Gramsci, cronache teatrali: “Lift” di Armont e Gerbidon
Cronache teatrali dall’«Avanti!», 1916-1920
Lift di Armont e Gerbidon al Carignano
In Lift, commedia sessuale-sentimentale di Armont e Gerbidon, troviamo un personaggio quasi originale: l’etairogogo, il professore di belle maniere per le cortigiane geniali, che si propongono la conquista di una brillante posizione sociale. Il professore non ha nulla di socratico, cosí come le sue discenti non hanno nulla da spartire con Aspasia; la galanteria, nei tre atti moderni, è posta bensí come funzione sociale, ma il motivo non supera l’espressione plateale delle comuni pochades, ed è anzi sviluppato con poca disinvoltura e molta prolissità. Rimane irriducibile una forza comica che gli autori non hanno saputo elaborare artisticamente, soggettivandola: essi hanno intravisto un mondo di comicità, ma esso è rimasto inerte, puramente intenzionale.
La cocotte che percorre il curricolo della gloria sociale è, in fondo, una povera figliuola nata in una novella romantica, con aspirazioni piccolo-borghesi per il matrimonio, il talamo familiare e la bianca culla in cui strilla e sgambetta un roseo pargoletto.
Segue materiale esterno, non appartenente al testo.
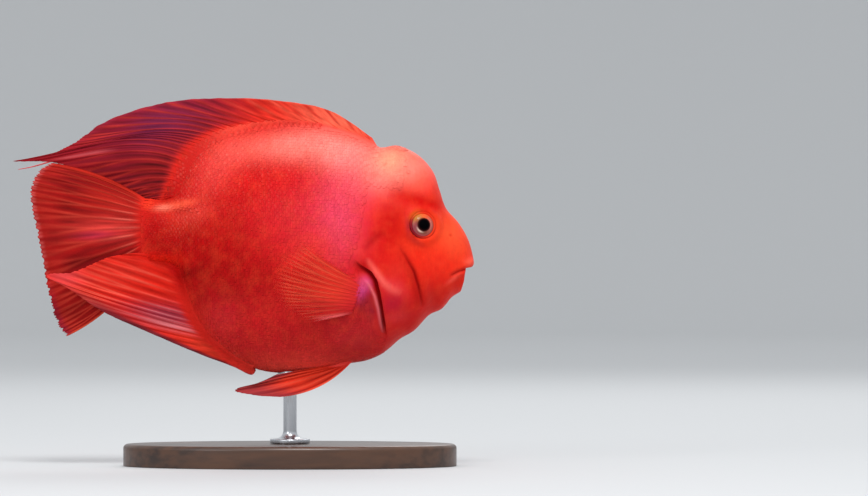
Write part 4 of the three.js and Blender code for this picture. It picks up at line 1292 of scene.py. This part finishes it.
def make_eyes():
    iris = Paint("iris")
    fibre = iris.noise(0.5, 4.0)
    iris_material = iris.surface(
        Base_Color=iris.times(iris.colour("tone"), 0.7 + fibre * 0.6),
        Roughness=0.4,
        Specular_IOR_Level=0.1,
        Coat_Weight=0.12,
        Coat_Roughness=0.05,
    )
    black = Paint("pupil")
    pupil_material = black.surface(Base_Color=black.colour("tone"), Roughness=0.15, Specular_IOR_Level=0.02)
    lid = Paint("eyelid")
    lid_material = lid.surface(Base_Color=lid.colour("tone"), Roughness=0.45, Specular_IOR_Level=0.08)
    radius, depth, sunk = EYE["radius"], EYE["depth"], EYE["sunk"]
    seat = radius * math.sqrt(1 - (sunk / depth) ** 2) + LID_OUT
    turn = np.linspace(0, 2 * np.pi, 25)
    ring = [(seat + LID_WIDE * math.cos(s), sunk - LID_UNDER + LID_HIGH * math.sin(s)) for s in turn]
    for name, side in SIDES:
        at, *ways = flank_frame(EYE["x"], EYE["z"], side)
        frame = (at - ways[-1] * sunk, *ways)
        mesh = turned("eye " + name, lens(radius, depth, 0, 48), frame, keep={"tone": iris_tones})
        new_piece("shown_eye_" + name, mesh, iris_material, ["eye_" + name])
        disc = lens(EYE["pupil"], PUPIL_BULGE, depth - PUPIL_UNDER, 16)
        mesh = turned("pupil " + name, disc, frame, 48, {"tone": pupil_tones})
        new_piece("shown_pupil_" + name, mesh, pupil_material, ["pupil_" + name])
        mesh = turned("eyelid " + name, ring, frame, keep={"tone": lid_tones})
        new_piece("eyelid_" + name, mesh, lid_material)


# Stand
BASE = {"length": 150, "width": 84, "height": 10, "edge": 2, "foot_edge": 0.6, "sides": 160}
ROD = {"radius": 3, "foot_radius": 9, "foot_height": 2, "fillet": 3.6, "gap": 0.3, "top": 49}
SADDLE = {"section": 13, "radius": 5.5, "height": 5, "flare": 4}


def corner(centre, radius, start, end, steps):
    """Points of a rounded corner, by angles in degrees."""
    angles = np.radians(np.linspace(start, end, steps))
    return [(centre[0] + radius * math.cos(a), centre[1] + radius * math.sin(a)) for a in angles]


def make_base():
    wood = Paint("stand wood")
    grain = wood.noise(3.0, 5.0, stretch=(0.08, 1, 1))
    rings = wood.noise(11.0, 3.0, stretch=(0.1, 1, 1))
    tone = wood.mix(grain.between(0.35, 0.7), srgb(74, 46, 30), srgb(44, 26, 17))
    tone = wood.mix(rings.between(0.4, 0.65) * 0.5, tone, srgb(92, 58, 36))
    material = wood.surface(
        Base_Color=tone,
        Roughness=0.32 + grain * 0.15,
        Normal=wood.bump(grain, 0.08),
        Coat_Weight=0.25,
        Coat_Roughness=0.2,
    )
    edge, foot_edge, height, sides = BASE["edge"], BASE["foot_edge"], BASE["height"], BASE["sides"]
    rim = corner((-foot_edge, foot_edge), foot_edge, -90, 0, 5)
    rim += corner((-edge, height - edge), edge, 0, 90, 10)
    # Each row: how far out from the middle, how far from the border, height
    profile = np.array([(0, 0, 0)] + [(1, *place) for place in rim] + [(0, 0, height)])
    turn = np.linspace(0, 2 * np.pi, sides + 1)

    def plinth(i, k, side):
        out, inset, z = profile[i].T
        x = (BASE["length"] / 2 + inset) * np.cos(turn[k]) * out
        y = (BASE["width"] / 2 + inset) * np.sin(turn[k]) * out
        return np.stack([x, y, z], -1)

    mesh = grid_mesh("stand base", len(profile) - 1, sides, plinth)
    new_piece("shown_stand_base", mesh, material, ["stand_base"])


def make_rod():
    steel = Paint("stand metal")
    brushed = steel.noise(0.8, 2.0, stretch=(1, 1, 0.02))
    material = steel.surface(Base_Color=srgb(190, 192, 196), Metallic=1.0, Roughness=0.22 + brushed * 0.14)
    radius, foot, fillet, flare = ROD["radius"], ROD["foot_radius"], ROD["fillet"], SADDLE["flare"]
    low = BASE["height"] + ROD["gap"]
    saddle = BODY_HEIGHT + SECTIONS[SADDLE["section"], 3] - SADDLE["height"]
    profile = [(0, low)]
    profile += corner((foot - 0.3, low + 0.3), 0.3, -90, 0, 4)
    profile += corner((foot - 0.6, low + 1.4), 0.6, 0, 80, 5)
    profile += corner((radius + fillet, low + ROD["foot_height"] + fillet), fillet, 262, 180, 12)
    profile += corner((radius + flare, saddle - 3.5), flare, 180, 124, 8)
    profile += [(SADDLE["radius"], saddle + 1.6), (SADDLE["radius"], ROD["top"]), (0, ROD["top"])]
    upright = (np.zeros(3), *np.eye(3))
    mesh = turned("stand rod", profile, upright, 64)
    new_piece("shown_stand_rod", mesh, material, ["stand_rod"])


# Studio, in metres
FLOOR_RADIUS, FLOOR_RISE = 3.8, 1.2
# Each lamp: name, place, size, power
LAMPS = [
    ("key", (0.1, -0.9, 1.5), 0.6, 15.5),
    ("side", (-0.9, -1.2, 0.7), 0.6, 4),
    ("back", (0.3, 1.3, 1.1), 0.8, 5),
]
SKY, SKY_STRENGTH = (0.94, 0.97, 1.0, 1), 0.85


def make_stage():
    """A pale floor that rises all round like a bowl, so that no edge shows."""
    paint = Paint("studio floor")
    material = paint.surface(Base_Color=srgb(198, 199, 200), Roughness=0.9)
    bm = bmesh.new()
    profile = [(0, 0), (FLOOR_RADIUS, 0)]
    for a in np.linspace(0.1, 1.4, 12):
        profile.append((FLOOR_RADIUS + FLOOR_RISE * math.sin(a), FLOOR_RISE * (1 - math.cos(a))))
    verts = [bm.verts.new((r, 0, z)) for r, z in profile]
    edges = [bm.edges.new(pair) for pair in zip(verts, verts[1:])]
    whole_turn = {"cent": (0, 0, 0), "axis": (0, 0, 1), "angle": 2 * math.pi, "use_merge": True}
    bmesh.ops.spin(bm, geom=verts + edges, steps=96, **whole_turn)
    bmesh.ops.remove_doubles(bm, verts=bm.verts, dist=1e-5)
    bmesh.ops.recalc_face_normals(bm, faces=bm.faces)
    mesh = to_mesh("floor", bm)
    dress(mesh, material)
    add_object("floor", mesh)


def light_studio():
    scene = bpy.context.scene
    scene.view_settings.view_transform = "Standard"
    scene.world = bpy.data.worlds.new("studio")
    scene.world.use_nodes = True
    background = scene.world.node_tree.nodes["Background"]
    background.inputs["Color"].default_value = SKY
    background.inputs["Strength"].default_value = SKY_STRENGTH
    fish = Vector((0.0, 0.0, BODY_HEIGHT * MM))
    for name, place, size, power in LAMPS:
        data = bpy.data.lights.new(name, "AREA")
        data.shape = "DISK"
        data.size = size
        data.energy = power
        lamp = add_object(name, data)
        lamp.location = place
        lamp.rotation_euler = (fish - Vector(place)).to_track_quat("-Z", "Y").to_euler()
        lamp.visible_camera = False


place_camera()
for wide_fin in (DORSAL, ANAL, CAUDAL):
    widen(wide_fin)
skin_grid, skin_slots = skin_points()
make_skin(skin_grid, skin_slots, skin_paint())
make_scales(skin_grid, scale_paint())
make_fins()
make_eyes()
make_base()
make_rod()
make_stage()
light_studio()
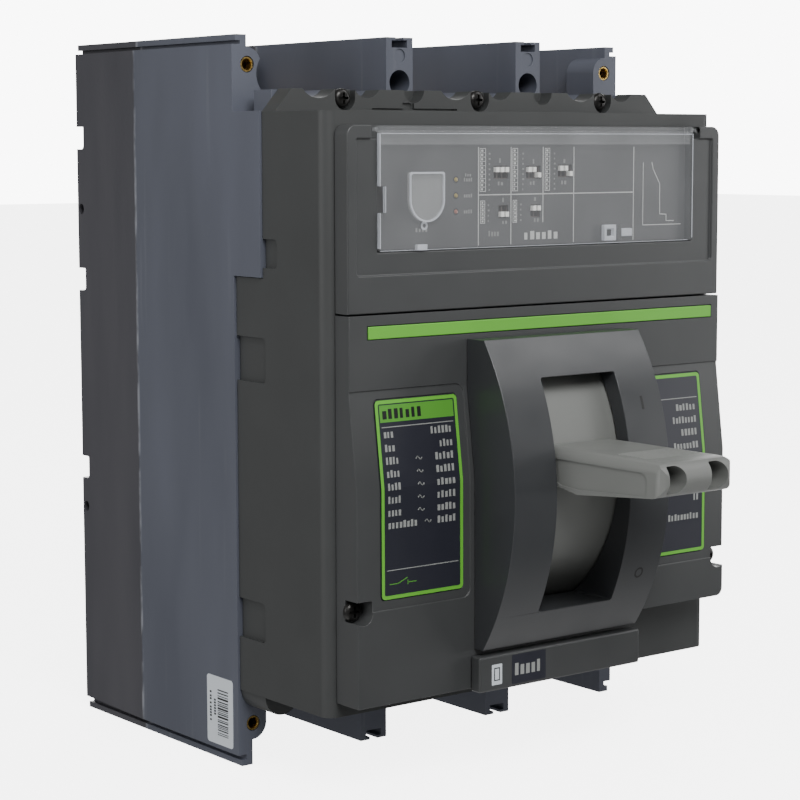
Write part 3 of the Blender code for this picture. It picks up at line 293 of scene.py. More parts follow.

Il suo ascendere verso la gloria è dovuto a volontà estranee, alle suggestioni del professore; se queste volontà, se queste suggestioni fossero state, dagli autori, viste come dinamismo autonomo di una donna moderna, che solo nella galanteria può trovare la libertà negatale dal costume per l’estrinsecazione delle sue energie sociali buone, avremmo avuto una commedia del costume ricca di contenuto morale, cioè una opera d’arte e non una sceneggiatura commerciale. Gli autori non hanno saputo o non hanno osato: è piú facile e piú gradito al pubblico il lieve colpo di spillo, la burletta superficiale, la caricatura bonaria che non urta troppo di petto la convenzionale moralità e anzi solletica lo scetticismo pelle pelle.
Lift sale dal quartierino povero fino al pranzo ministeriale, all’amicizia di una Eccellenza, al salotto politico in cui si decidono le sorti di uno Stato e magari di un regime, ma è ascensione «alpinistica», non episodio umano di «volere è potere», determinato socialmente dal confluire necessario di tutte le forze agenti della vita contemporanea.